Gradient Morphologies in Electrodeposited Manganese Dioixde and Their Effect on Electrochemical Performance

Abstract

In this study, the use of current and potential control techniques in production of electrolytic manganese dioxide (EMD) has led to insight into the behaviour of different morphologies of manganese dioxide for a number of chemical storage systems. Further, improvements on industrial milling have been considered. Manganese dioxide has an advantage of existing in a variety of phases, and it has been found that current density greatly influences crystal structure along with deposit densities.
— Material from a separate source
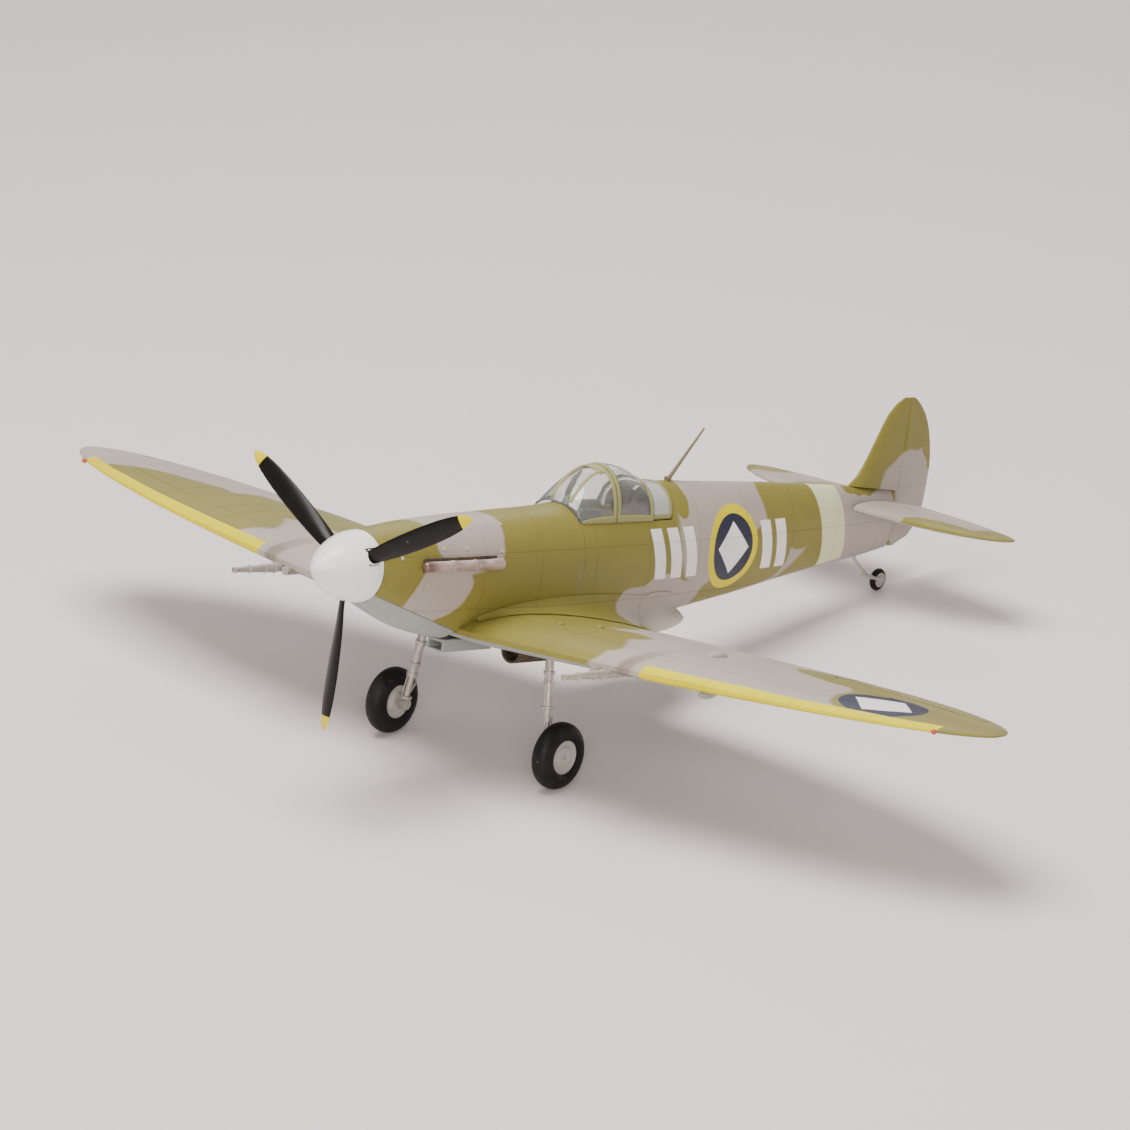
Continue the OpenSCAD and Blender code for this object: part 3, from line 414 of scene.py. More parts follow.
def refine_node(node: str, body: Body, finish: bpy.types.Material, edge: float = 0.0,
                crease: float = 28.0) -> bpy.types.Object:
    """Stands a merged, smoothly shaded mesh with softened edges in for a CAD node.

    Args:
        node: the CAD node.
        body: the body it rides on.
        finish: its material.
        edge: width of the softened edges in millimetres, 0 for none.
        crease: angle in degrees past which an edge counts as sharp.

    Returns:
        The new object.
    """
    bm = bmesh.new()
    bm.from_mesh(frame["nodes"][node].data)
    bmesh.ops.remove_doubles(bm, verts=bm.verts, dist=NODE_MERGE)
    bmesh.ops.dissolve_limit(bm, angle_limit=math.radians(FLAT_DEG), verts=bm.verts, edges=bm.edges)
    piece = link_piece(bm, node + "_finished", body, [finish], [node], crease)
    if edge:
        bevel = piece.modifiers.new("soft_edges", "BEVEL")
        bevel.width, bevel.segments = edge * MM, 2
        bevel.limit_method, bevel.angle_limit = "ANGLE", math.radians(crease)
    return piece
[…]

Through the manipulation of this factor during the depositing of EMD a variety of morphologically different deposits can be obtained, linking to advantages for a number of industrial applications. Techniques such as chronopotentiometry and chronoamperometry have allowed for insight into the application of step potential ramps, multilayer depositions, and the manipulation of pulse sequences in a series of EMD deposits to be morphologically investigated through techniques such as scanning electron microscope (SEM) and X-ray diffraction (XRD) along with electrochemical performance testing. The objective of this study has been to provide a real world application, and superior performance essentially allowing for an alternative to bulk depositing. The study has considered specialised purposes such as industrial milling i.e. improving fracturing capabilities along with battery/capacitor applications with these deposits aiming to highlight the importance of improved electrolyte transport with regard to cathode interaction.